Stated goal
Using the listing below, copy every line that mentions "this".

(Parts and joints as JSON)
++++++++++++++++++++

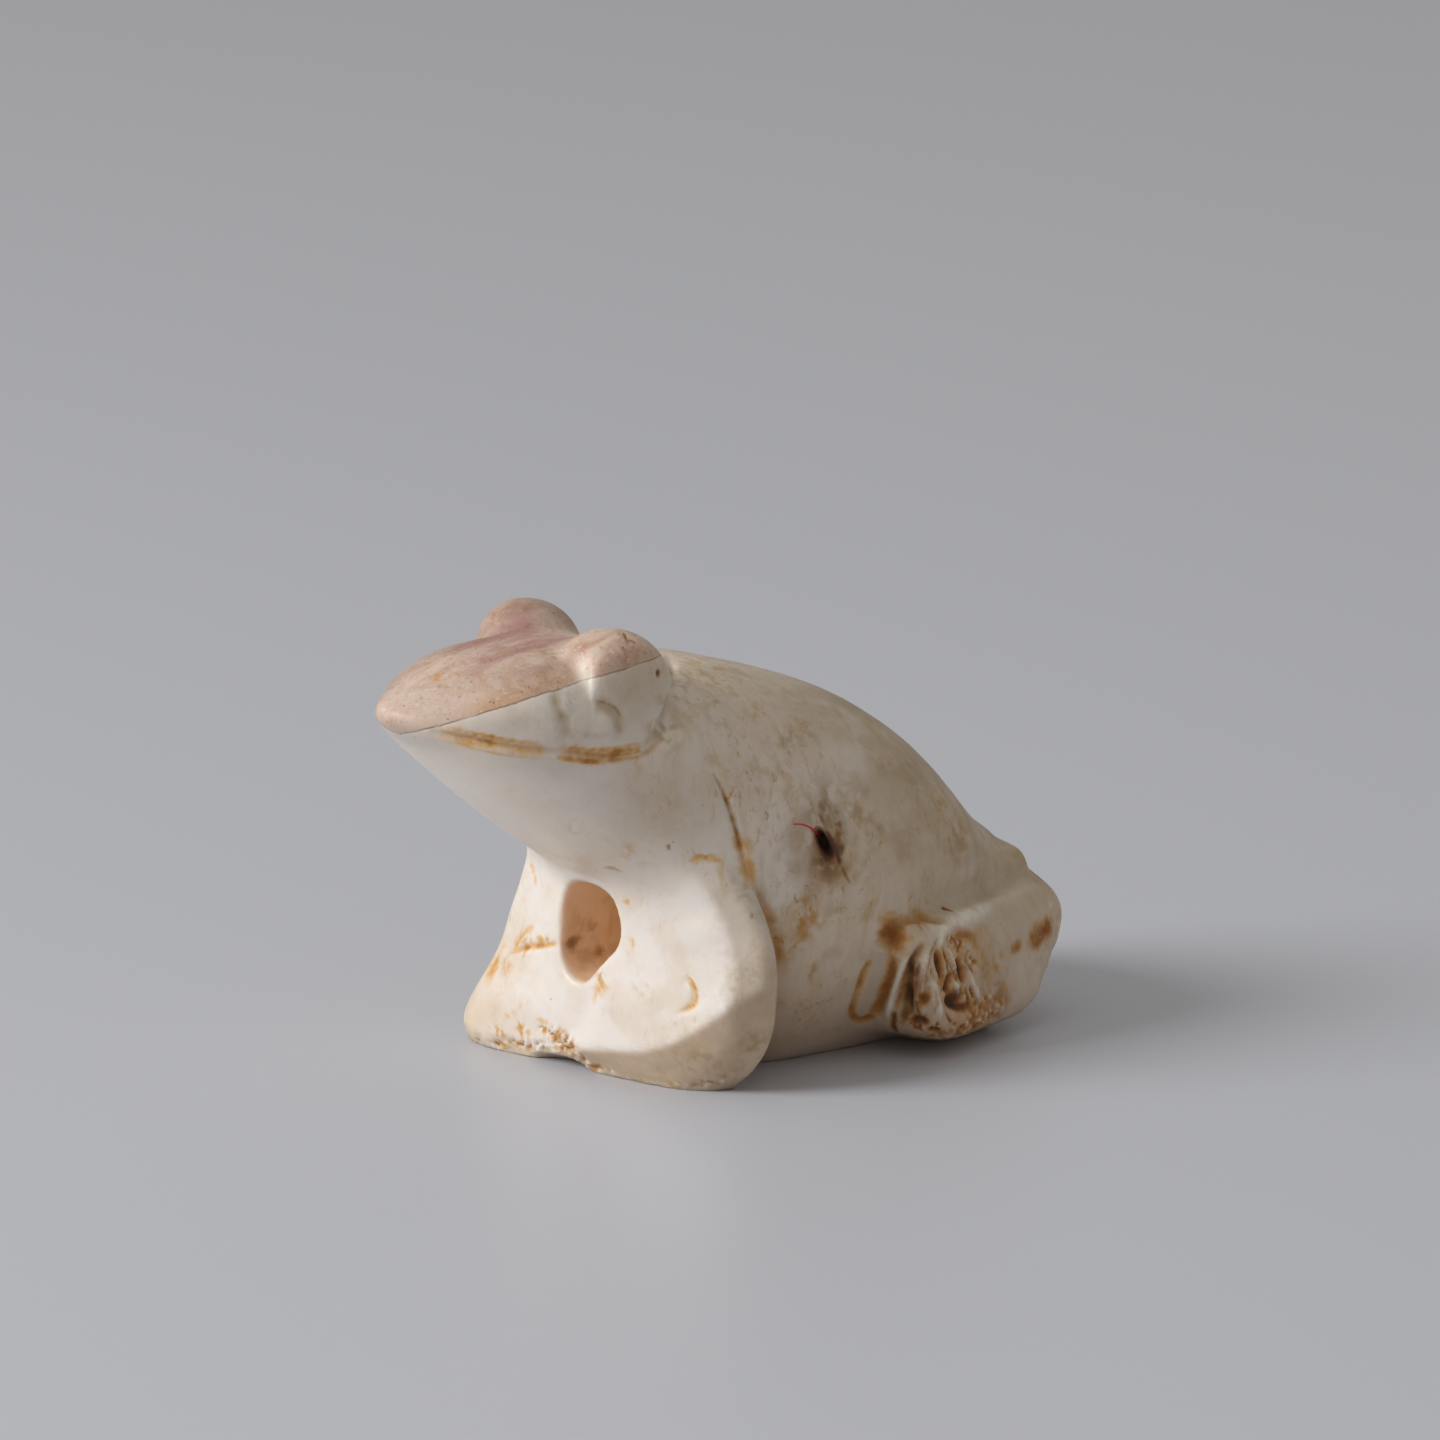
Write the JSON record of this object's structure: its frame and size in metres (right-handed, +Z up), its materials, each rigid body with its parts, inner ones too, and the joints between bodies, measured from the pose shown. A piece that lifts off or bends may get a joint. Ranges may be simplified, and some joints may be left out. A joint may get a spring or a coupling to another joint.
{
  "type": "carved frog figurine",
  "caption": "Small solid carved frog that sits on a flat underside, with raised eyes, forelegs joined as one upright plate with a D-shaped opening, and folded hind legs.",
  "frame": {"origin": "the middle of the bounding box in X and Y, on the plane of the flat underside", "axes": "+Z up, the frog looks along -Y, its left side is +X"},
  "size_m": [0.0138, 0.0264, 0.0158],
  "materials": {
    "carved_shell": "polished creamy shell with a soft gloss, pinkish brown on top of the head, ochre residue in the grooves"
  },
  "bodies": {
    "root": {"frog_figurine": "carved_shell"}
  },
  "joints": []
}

++++++++++++++++++++

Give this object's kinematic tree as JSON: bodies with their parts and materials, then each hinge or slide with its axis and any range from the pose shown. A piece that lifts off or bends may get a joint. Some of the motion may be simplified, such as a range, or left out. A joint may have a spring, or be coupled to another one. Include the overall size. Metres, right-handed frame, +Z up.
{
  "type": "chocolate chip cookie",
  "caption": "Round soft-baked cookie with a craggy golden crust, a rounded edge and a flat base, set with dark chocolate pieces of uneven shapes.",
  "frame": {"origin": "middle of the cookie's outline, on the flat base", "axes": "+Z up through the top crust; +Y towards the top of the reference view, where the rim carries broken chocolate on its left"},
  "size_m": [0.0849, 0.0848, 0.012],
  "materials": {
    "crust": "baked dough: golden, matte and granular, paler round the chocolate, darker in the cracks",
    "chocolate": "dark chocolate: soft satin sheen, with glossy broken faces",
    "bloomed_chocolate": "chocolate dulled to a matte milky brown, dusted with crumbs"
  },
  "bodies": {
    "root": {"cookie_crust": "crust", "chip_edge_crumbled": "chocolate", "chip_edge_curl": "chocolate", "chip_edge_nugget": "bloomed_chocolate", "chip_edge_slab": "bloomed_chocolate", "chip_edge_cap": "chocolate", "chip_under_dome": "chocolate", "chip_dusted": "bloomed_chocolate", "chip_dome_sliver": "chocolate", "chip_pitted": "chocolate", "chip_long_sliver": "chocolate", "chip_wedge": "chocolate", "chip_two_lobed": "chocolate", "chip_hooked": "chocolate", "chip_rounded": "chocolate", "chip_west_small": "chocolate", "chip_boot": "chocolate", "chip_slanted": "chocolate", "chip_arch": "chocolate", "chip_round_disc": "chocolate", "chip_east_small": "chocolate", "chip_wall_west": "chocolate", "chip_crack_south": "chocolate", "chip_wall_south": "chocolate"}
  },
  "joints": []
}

++++++++++++++++++++

Exercise response
Write the JSON record of this object's structure: its frame and size in metres (right-handed, +Z up), its materials, each rigid body with its parts, inner ones too, and the joints between bodies, measured from the pose shown. A piece that lifts off or bends may get a joint. Ranges may be simplified, and some joints may be left out. A joint may get a spring or a coupling to another joint.
Give this object's kinematic tree as JSON: bodies with their parts and materials, then each hinge or slide with its axis and any range from the pose shown. A piece that lifts off or bends may get a joint. Some of the motion may be simplified, such as a range, or left out. A joint may have a spring, or be coupled to another one. Include the overall size. Metres, right-handed frame, +Z up.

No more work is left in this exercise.